What is asked ▸
Write out every entry exactly as it appears.

Extracted material ▸
★ ★ ★ ★

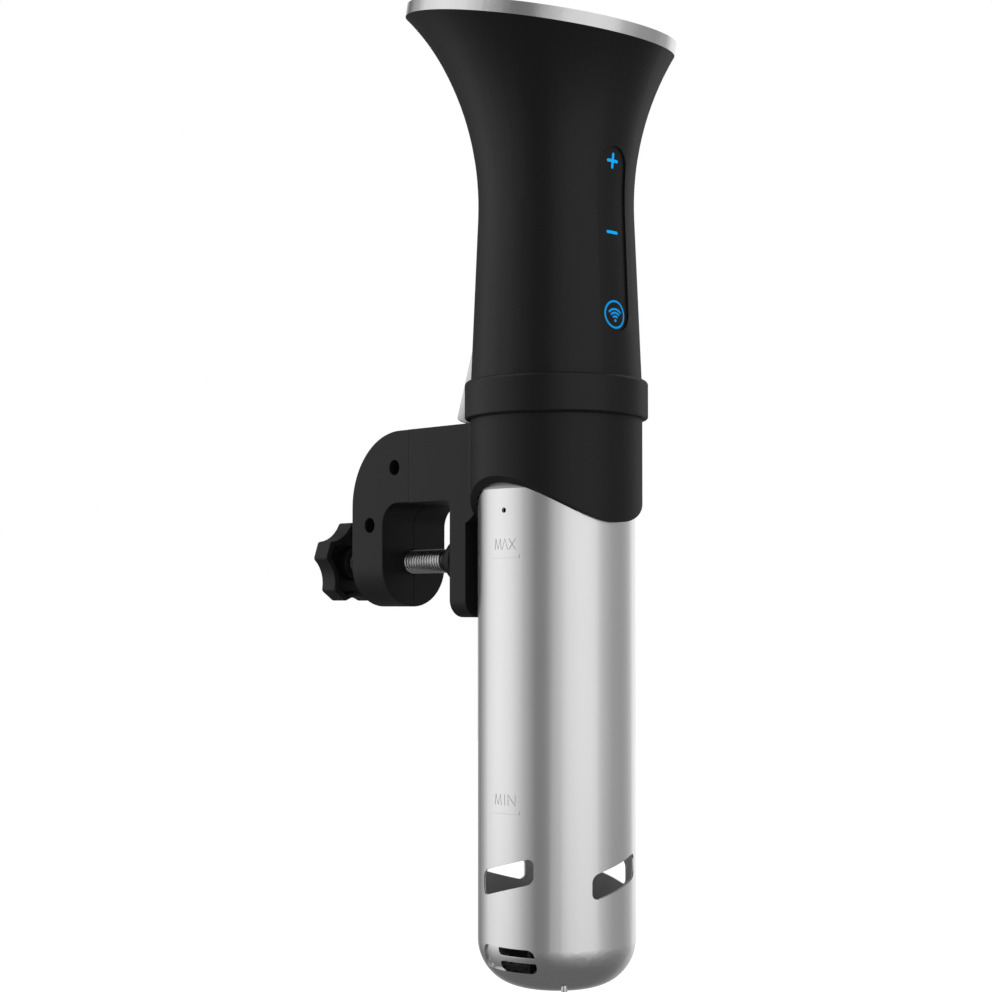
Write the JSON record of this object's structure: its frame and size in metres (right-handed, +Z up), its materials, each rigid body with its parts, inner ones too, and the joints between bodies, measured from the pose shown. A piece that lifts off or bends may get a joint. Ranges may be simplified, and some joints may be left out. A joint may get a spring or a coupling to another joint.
{
  "type": "sous vide circulator",
  "caption": "Stick immersion cooker: flared black head with slanting round top, steel heater skirt with water slots, and a screw clamp that grips a pot's rim.",
  "frame": {"origin": "on the skirt's axis, on the dome's flat bottom", "axes": "+Z up along the skirt's axis; +Y backwards, out of the fixed jaw towards the clamp's hook; the controls face -Y; +X to the right seen from the front"},
  "size_m": [0.1018, 0.1734, 0.3807],
  "materials": {
    "housing_black": "satin moulded plastic",
    "clamp_black": "satin glass-filled plastic",
    "bezel_silver": "brushed and anodised",
    "lens_dark": "gloss window",
    "symbol_blue": "lit inlay",
    "display_black": "display cell",
    "board_green": "circuit board",
    "skirt_steel": "fine brushed stainless steel",
    "pin_steel": "bright stainless steel",
    "screw_steel": "zinc plated",
    "brass": "turned",
    "gland_grey": "pale soft plastic",
    "seal_rubber": "silicone rubber",
    "bush_white": "acetal",
    "pump_plastic": "heat-proof plastic",
    "motor_steel": "zinc plated steel",
    "magnet_grey": "ferrite",
    "copper": "varnished windings and laminations",
    "sink_aluminium": "extruded",
    "part_yellow": "taped coil",
    "part_black": "moulded package"
  },
  "bodies": {
    "head": {"head_shell": "housing_black", "top_bezel": "bezel_silver", "display_lens": "lens_dark", "display_module": "display_black", "display_board": "board_green", "touch_board": "board_green", "plus_symbol": "symbol_blue", "minus_symbol": "symbol_blue", "wireless_symbol": "symbol_blue", "collar_ring": "housing_black", "core_housing": "pump_plastic", "skirt_seal": "seal_rubber", "clamp_sleeve": "clamp_black", "clamp_hook_left": "clamp_black", "clamp_hook_right": "clamp_black", "hook_screws": "screw_steel", "thread_insert": "brass", "cord_gland": "gland_grey", "heater_element": "pin_steel", "heater_ferrules": "seal_rubber", "temperature_probe": "pin_steel", "level_pins": "pin_steel", "shaft_tube": "skirt_steel", "shaft_bush_lower": "bush_white", "shaft_bush_upper": "bush_white", "shaft_seal": "seal_rubber", "pump_plate": "pump_plastic", "motor_plate": "motor_steel", "plate_screws": "screw_steel", "motor_can": "motor_steel", "motor_cap": "bush_white", "motor_magnets": "magnet_grey", "main_board": "board_green", "power_transformer": "part_yellow", "board_capacitor": "part_black", "power_triac": "part_black", "heat_sink": "sink_aluminium"},
    "skirt": {"steel_skirt": "skirt_steel", "outlet_grilles": "skirt_steel", "skirt_feet": "pin_steel"},
    "rotor": {"impeller_shaft": "pin_steel", "shaft_coupling": "pump_plastic", "impeller": "pump_plastic", "impeller_nut": "pin_steel", "motor_rotor": "copper"},
    "foot": {"pressure_pad": "clamp_black", "pad_clip": "screw_steel"},
    "screw": {"clamp_screw": "screw_steel", "clamp_knob": "clamp_black"}
  },
  "joints": [
    {"name": "pad_advance", "type": "slide", "parent": "head", "child": "foot", "axis": [0, -1, 0], "range_m": [-0.0212, 0.0091]},
    {"name": "knob_turn", "type": "hinge", "parent": "foot", "child": "screw", "pos_m": [0, 0.1, 0.1612], "axis": [0, -1, 0], "range_deg": [-5090, 2186]},
    {"name": "impeller_spin", "type": "hinge", "parent": "head", "child": "rotor", "pos_m": [0, 0, 0.1], "axis": [0, 0, 1], "continuous": true},
    {"name": "skirt_pull", "type": "slide", "parent": "head", "child": "skirt", "axis": [0, 0, -1], "range_m": [0, 0.2]}
  ],
  "couplings": [
    {"joint": "knob_turn", "follows": "pad_advance", "rad_per_m": 4188.8}
  ]
}
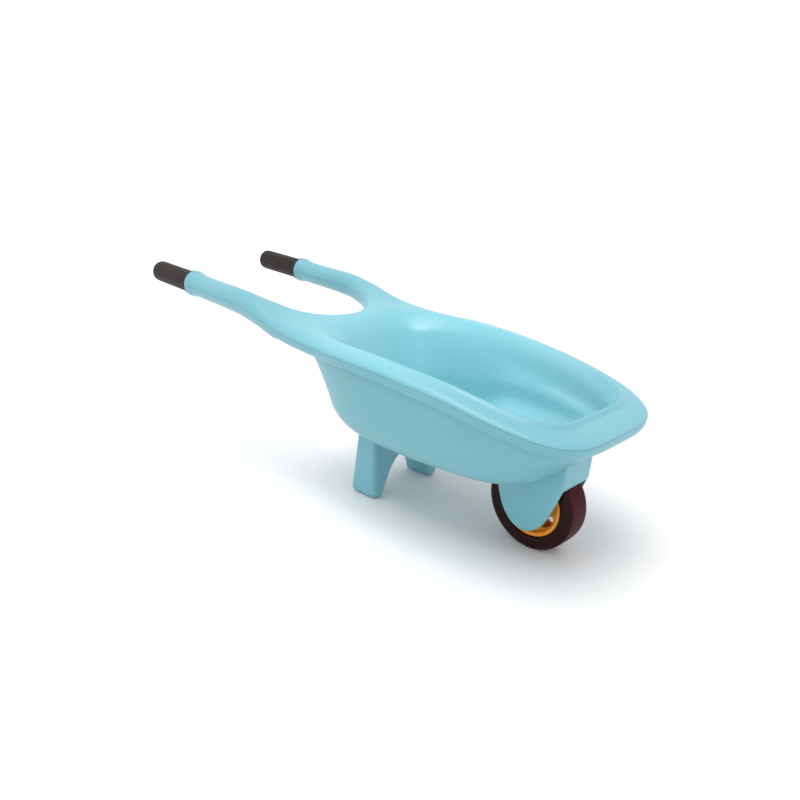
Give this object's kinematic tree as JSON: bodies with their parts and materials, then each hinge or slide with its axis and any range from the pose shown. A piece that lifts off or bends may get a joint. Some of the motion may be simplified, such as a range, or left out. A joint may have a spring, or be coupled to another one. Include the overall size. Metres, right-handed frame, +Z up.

★ ★ ★ ★

Reply to the exercise ▸
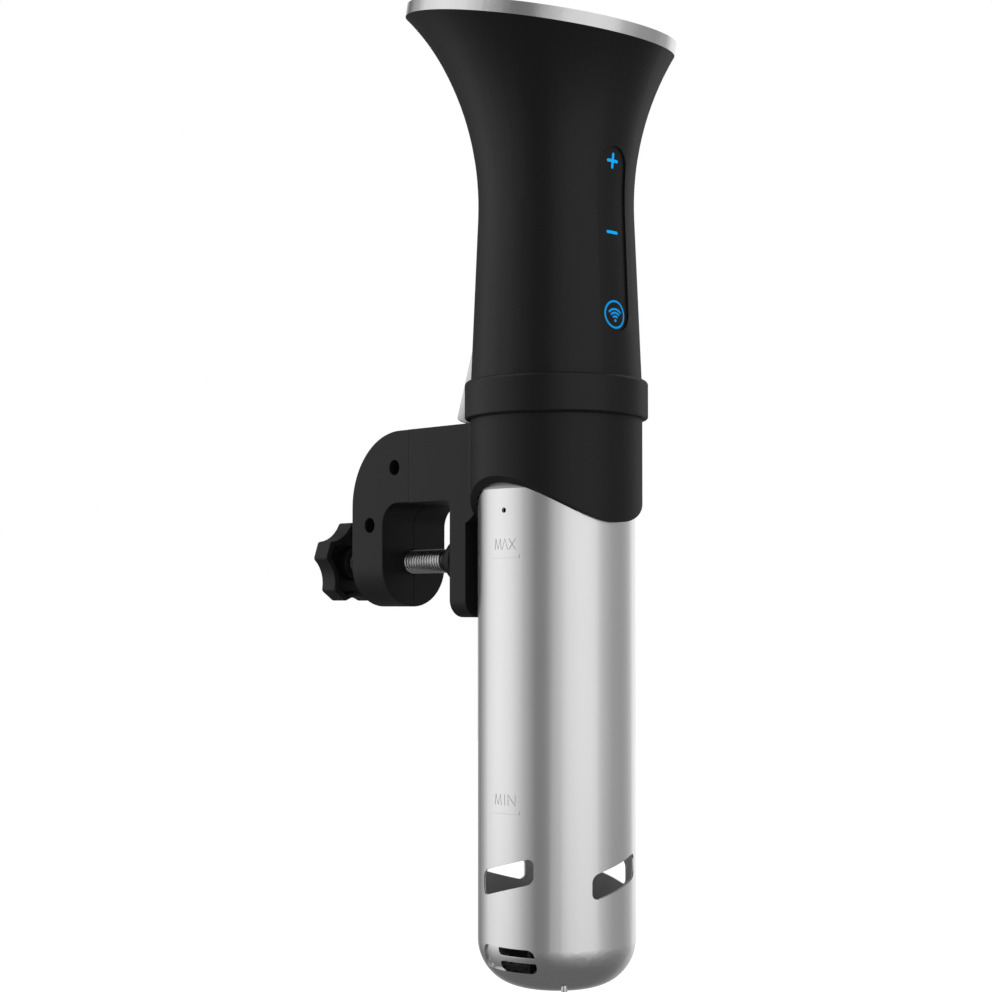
Write the JSON record of this object's structure: its frame and size in metres (right-handed, +Z up), its materials, each rigid body with its parts, inner ones too, and the joints between bodies, measured from the pose shown. A piece that lifts off or bends may get a joint. Ranges may be simplified, and some joints may be left out. A joint may get a spring or a coupling to another joint.
{
  "type": "sous vide circulator",
  "caption": "Stick immersion cooker: flared black head with slanting round top, steel heater skirt with water slots, and a screw clamp that grips a pot's rim.",
  "frame": {"origin": "on the skirt's axis, on the dome's flat bottom", "axes": "+Z up along the skirt's axis; +Y backwards, out of the fixed jaw towards the clamp's hook; the controls face -Y; +X to the right seen from the front"},
  "size_m": [0.1018, 0.1734, 0.3807],
  "materials": {
    "housing_black": "satin moulded plastic",
    "clamp_black": "satin glass-filled plastic",
    "bezel_silver": "brushed and anodised",
    "lens_dark": "gloss window",
    "symbol_blue": "lit inlay",
    "display_black": "display cell",
    "board_green": "circuit board",
    "skirt_steel": "fine brushed stainless steel",
    "pin_steel": "bright stainless steel",
    "screw_steel": "zinc plated",
    "brass": "turned",
    "gland_grey": "pale soft plastic",
    "seal_rubber": "silicone rubber",
    "bush_white": "acetal",
    "pump_plastic": "heat-proof plastic",
    "motor_steel": "zinc plated steel",
    "magnet_grey": "ferrite",
    "copper": "varnished windings and laminations",
    "sink_aluminium": "extruded",
    "part_yellow": "taped coil",
    "part_black": "moulded package"
  },
  "bodies": {
    "head": {"head_shell": "housing_black", "top_bezel": "bezel_silver", "display_lens": "lens_dark", "display_module": "display_black", "display_board": "board_green", "touch_board": "board_green", "plus_symbol": "symbol_blue", "minus_symbol": "symbol_blue", "wireless_symbol": "symbol_blue", "collar_ring": "housing_black", "core_housing": "pump_plastic", "skirt_seal": "seal_rubber", "clamp_sleeve": "clamp_black", "clamp_hook_left": "clamp_black", "clamp_hook_right": "clamp_black", "hook_screws": "screw_steel", "thread_insert": "brass", "cord_gland": "gland_grey", "heater_element": "pin_steel", "heater_ferrules": "seal_rubber", "temperature_probe": "pin_steel", "level_pins": "pin_steel", "shaft_tube": "skirt_steel", "shaft_bush_lower": "bush_white", "shaft_bush_upper": "bush_white", "shaft_seal": "seal_rubber", "pump_plate": "pump_plastic", "motor_plate": "motor_steel", "plate_screws": "screw_steel", "motor_can": "motor_steel", "motor_cap": "bush_white", "motor_magnets": "magnet_grey", "main_board": "board_green", "power_transformer": "part_yellow", "board_capacitor": "part_black", "power_triac": "part_black", "heat_sink": "sink_aluminium"},
    "skirt": {"steel_skirt": "skirt_steel", "outlet_grilles": "skirt_steel", "skirt_feet": "pin_steel"},
    "rotor": {"impeller_shaft": "pin_steel", "shaft_coupling": "pump_plastic", "impeller": "pump_plastic", "impeller_nut": "pin_steel", "motor_rotor": "copper"},
    "foot": {"pressure_pad": "clamp_black", "pad_clip": "screw_steel"},
    "screw": {"clamp_screw": "screw_steel", "clamp_knob": "clamp_black"}
  },
  "joints": [
    {"name": "pad_advance", "type": "slide", "parent": "head", "child": "foot", "axis": [0, -1, 0], "range_m": [-0.0212, 0.0091]},
    {"name": "knob_turn", "type": "hinge", "parent": "foot", "child": "screw", "pos_m": [0, 0.1, 0.1612], "axis": [0, -1, 0], "range_deg": [-5090, 2186]},
    {"name": "impeller_spin", "type": "hinge", "parent": "head", "child": "rotor", "pos_m": [0, 0, 0.1], "axis": [0, 0, 1], "continuous": true},
    {"name": "skirt_pull", "type": "slide", "parent": "head", "child": "skirt", "axis": [0, 0, -1], "range_m": [0, 0.2]}
  ],
  "couplings": [
    {"joint": "knob_turn", "follows": "pad_advance", "rad_per_m": 4188.8}
  ]
}
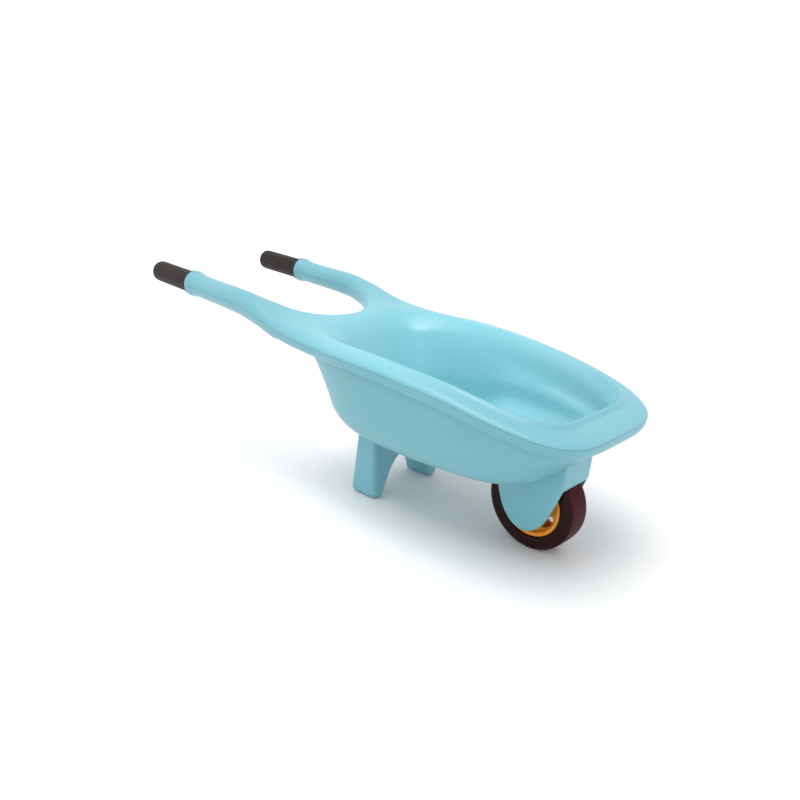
Give this object's kinematic tree as JSON: bodies with their parts and materials, then each hinge or slide with its axis and any range from the pose shown. A piece that lifts off or bends may get a joint. Some of the motion may be simplified, such as a range, or left out. A joint may have a spring, or be coupled to another one. Include the overall size. Metres, right-handed frame, +Z up.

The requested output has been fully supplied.